I was recently rolling though my LinkedIn feed and ran across an interesting post.  The Economist posted a short video highlighting an article they published about employee monitoring and some of the innovative applications being deployed today.  As always, I perused the comments section to take the temperature of the online community.   Reactions varied from cautious optimism to downright Orwellian fear of Big Brother.  Being somewhere in the middle, I was more interested in the affect on leadership development and employee motivation.  Does employee activity monitoring make it more difficult to build relationships the true frontline troops?


After viewing the post, I went on to seek out the article “There will be little privacy in the workplace of the future” posted on The Economist website.  In the article, they highlighted an organization named Humanyze who is creating data driven solutions for improving workplace productivity.  Essentially, the product will monitor communications with the outside world such as email, phone and text.  Furthermore, with the device worn on the employee, the system can monitor activities such as time spent at the desk, moving around the office, interaction with other employees and even personal breaks.  Although the system uses an anonymous identifier for individuals, there is some fear that this data could be manipulated down to the individual.  The intent of the product is to help managers understand work flow and create solutions for better productivity. 


There are several other examples of this type of monitoring emerging in the corporate world.  Hitachi sells a product in Japan called a “happiness meter” to help combat the very real problem of employees working themselves to death.  In one example, Hitachi found that morale went down when younger workers spent more than an hour in a meeting.  I can relate to that.  A little closer to home, Amazon has recently applied for 2 patents on a wrist band for warehouse workers.  Again, the intent here is to monitor work flow so that management can remove barriers to productivity.


Today, many of my clients in the distribution industry use some form of employee monitoring.  CCTV cameras in warehouse areas are very common.  These are primarily in place to deter theft or other shenanigans.  The most common one I see is vehicle GPS monitoring.  Like any program of this nature, there are perceived positives and negatives.  In a survey I conducted a couple of years ago, many pointed to positive aspects such as better visibility to delivery times, reduced reckless driving habits and improved routing capability.  On the negative side, driver morale waned, and trust was diminished.  One participant pointed out that customer service was challenged because drivers felt that they needed to rush through their deliveries in order to get back on time. 

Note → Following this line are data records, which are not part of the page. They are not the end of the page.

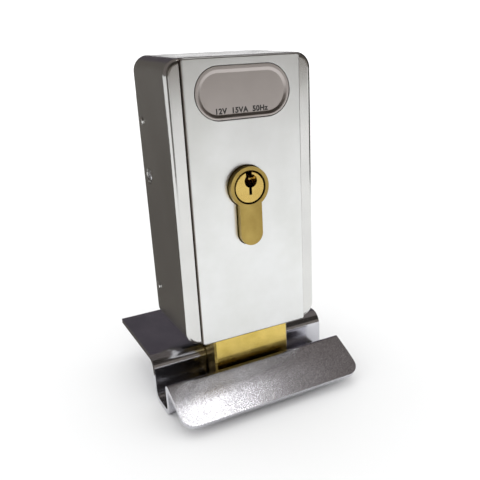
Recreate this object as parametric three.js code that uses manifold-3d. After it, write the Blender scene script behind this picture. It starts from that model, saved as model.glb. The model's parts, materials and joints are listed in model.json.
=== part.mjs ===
// Electric gate lock with a drop bolt and its ground strike plate.
//
// The lock case stands over the strike plate with its brass bolt down in the channel.
// A coil or the key lifts the bolt out; springs push it down again.
// Millimetres, +X to the right, +Y to the rear, +Z up.  The origin is the middle of the
// underside of the strike's rear flange, which lies on the ground.

import * as THREE from 'three';
import { mergeVertices } from 'three/addons/utils/BufferGeometryUtils.js';
import Module from 'manifold-3d';

const wasm = await Module();
wasm.setup();

// ---------------------------------------------------------------- driving dimensions

const GAP = 0.3;              // clearance between pieces that sit against each other
const RUN = 0.35;             // running clearance of a sliding or turning piece
const STROKE = 18;            // travel of the bolt

const CASE_W = 62.6;          // outer width of the case
const CASE_H = 117;
const CASE_D = 36.5;          // side-strip face to rear edge
const CASE_WALL = 1.5;
const CASE_CORNER = 6.3;      // corner radius seen from the front
const CASE_EDGE = 2.2;        // rounding between the front face and the sides

const COVER_W = 50;           // raised front panel
const COVER_PROUD = 1.35;
const COVER_SEAT = 0.6;       // depth of the seat that the panel lies in
const COVER_EDGE = 0.4;

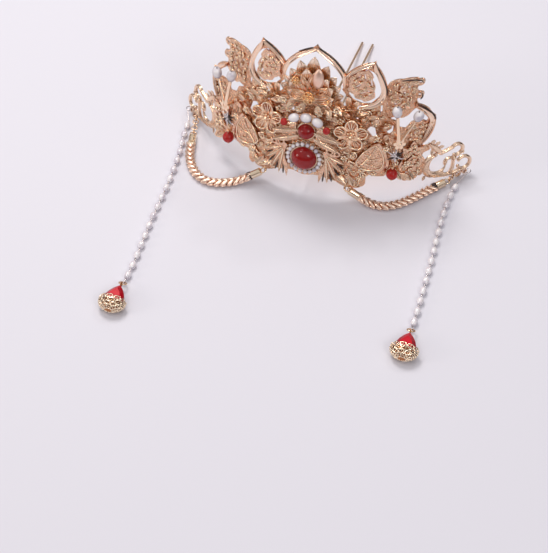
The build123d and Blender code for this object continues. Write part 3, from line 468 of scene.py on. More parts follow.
def makeRedGlass():
    # painted light: brighter red where the face points up (the table), painted shade on the bevels, and a cloudy
    # depth
    material, tree, surface, link = newMaterial("red_glass")
    place = addNode(tree, "ShaderNodeTexCoord")
    depth = addNode(tree, "ShaderNodeTexNoise", Scale=190.0, Detail=2.0)
    link(place.outputs["Object"], depth.inputs["Vector"])
    facing = addNode(tree, "ShaderNodeSeparateXYZ")
    link(place.outputs["Normal"], facing.inputs["Vector"])
    litTable = addNode(tree, "ShaderNodeMapRange", {"interpolation_type": "SMOOTHSTEP"},
                    From_Min=0.55, From_Max=0.97)
    link(facing.outputs["Z"], litTable.inputs["Value"])
    litFacets = addMath(tree, "MULTIPLY_ADD", litTable.outputs["Result"], 0.7, -0.12)
    drift = addMath(tree, "MULTIPLY_ADD", depth.outputs["Fac"], 0.5, litFacets, clamp=True)
    ramp = addNode(tree, "ShaderNodeValToRGB")
    setRamp(ramp, [(0.0, (0.10, 0.0, 0.004)), (0.3, (0.26, 0.001, 0.007)),
                   (0.7, (0.52, 0.004, 0.016)), (1.0, (0.68, 0.012, 0.03))])
    link(drift, ramp.inputs["Fac"])
    link(ramp.outputs["Color"], surface.inputs["Base Color"])
    surface.inputs["Roughness"].default_value = 0.3
    surface.inputs["Specular IOR Level"].default_value = 0.12
    return material


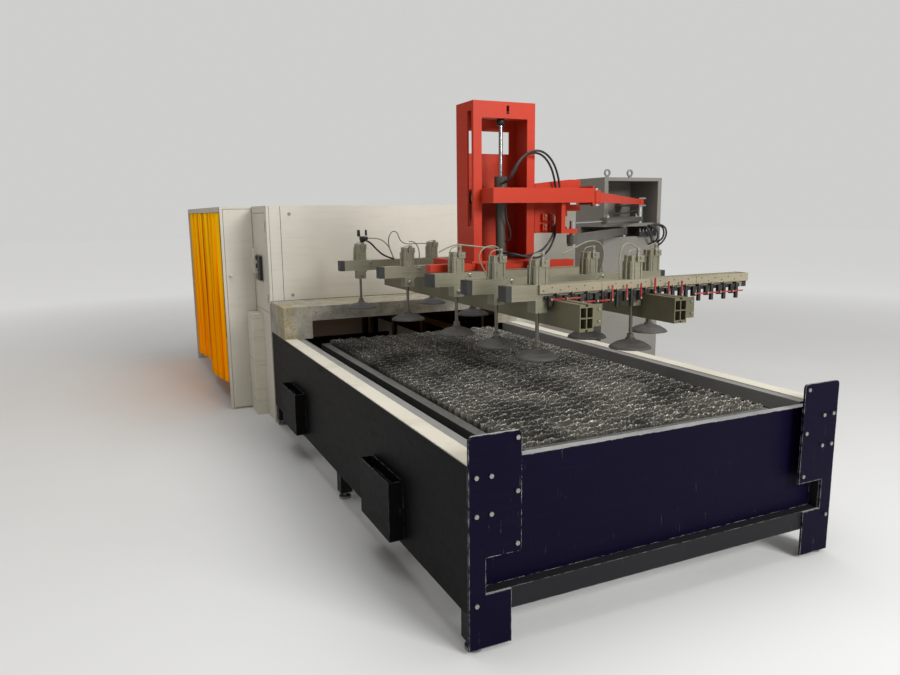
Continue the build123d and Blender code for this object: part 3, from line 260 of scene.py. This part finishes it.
# %% Machine paints
paints = {
    "charcoal_paint": {"colour": (0.0055, 0.0055, 0.006), "scratches": 0.75, "dust": 0.5,
                       "rough": 0.5, "shine": 0.06},
    "navy_paint": {"colour": (0.0032, 0.0022, 0.0125), "wear": 0.9, "edge": 0.008,
                   "scratches": 0.8, "dust": 0.3, "rough": 0.46, "shine": 0.05, "rubbed": 0.75},
    "frame_paint": {"colour": (0.013, 0.013, 0.015), "dust": 0.6, "rough": 0.5, "shine": 0.12},
    "cream_paint": {"colour": (0.66, 0.62, 0.52), "worn": (0.2, 0.19, 0.17), "wear": 0.9,
                    "scratches": 0.7, "dust": 0.9, "rough": 0.4},
    "grey_paint": {"colour": (0.24, 0.237, 0.227), "dust": 0.7},
    "enclosure_paint": {"colour": (0.6, 0.565, 0.49), "worn": (0.3, 0.29, 0.27), "wear": 0.35,
                        "scratches": 0.15, "dust": 0.3, "rough": 0.45},
    "tower_paint": {"colour": (0.2, 0.187, 0.168), "worn": (0.4, 0.39, 0.36), "wear": 0.7,
                    "dust": 0.5},
    "cylinder_grey": {"colour": (0.075, 0.073, 0.062), "worn": (0.4, 0.38, 0.33), "wear": 0.6,
                      "dust": 0.6, "rough": 0.32},
    "loader_red": {"colour": (0.45, 0.036, 0.015), "worn": (0.45, 0.19, 0.12), "wear": 0.45,
                   "scratches": 0.25, "dust": 0.35, "rough": 0.42, "shine": 0.16},
    "grey_green_paint": {"colour": (0.185, 0.174, 0.12), "worn": (0.42, 0.42, 0.37), "wear": 0.7,
                         "dust": 0.95, "rough": 0.4, "faded": 0.35},
    "cream_bar": {"colour": (0.28, 0.245, 0.17), "worn": (0.2, 0.18, 0.12), "wear": 0.8,
                  "scratches": 0.5, "dust": 0.9},
    "lever_red": {"colour": (0.3, 0.012, 0.012), "worn": (0.5, 0.3, 0.28), "wear": 0.7,
                  "rough": 0.3},
    "link_paint": {"colour": (0.085, 0.08, 0.068), "worn": (0.3, 0.29, 0.26), "wear": 0.7,
                   "dust": 0.7},
}
finishes = {name: paint(name, **look) for name, look in paints.items()}
print(len(finishes), "paints")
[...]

As I have mentioned in the past, I am a product of Generation X.  My generation, by in large, hates being micro-managed and monitored.  I have a very difficult time trusting that employee monitoring systems are being designed for the greater good.  Sure, I can see some potential benefits in the right situations.  I like the customer service aspect of visibility to the delivery route.  I like the opportunity to remove barriers in the workplace.  These goals work in tandem with the servant style leadership approach I follow.  Unfortunately, I can see these programs driving a wedge between employee and manager in the areas of trust, creativity and empowerment. 


Communication and trust are the cornerstones of developing relationships with the employees we serve.  Barriers to communication, such as detachment and a lack of active listening, will derail the mission of any organization.  As I look deeper at these monitoring programs, I see less eyeball to eyeball communication and more reliance on data and artificial intelligence.  The leader is no longer seeking solutions through meaningful communication with the team.  Rather, they are relying on a very impersonal method of understanding their workforce.  What happened to asking people to give you an opinion? 


As I have mentioned in the past, I believe that the greatest untapped asset in our companies is the collective creativity of the people who work with us.  As leaders, we must constantly strive to find ways to give our employees a way to contribute.  All of them come with life experiences and the ability to recognize inefficiency in our workplace.  Perhaps they haven’t exercised those problem-solving muscles in a while, but they all have them.  When team members feel that management doesn’t trust them, all desire to contribute to the good of the organization goes out the window. 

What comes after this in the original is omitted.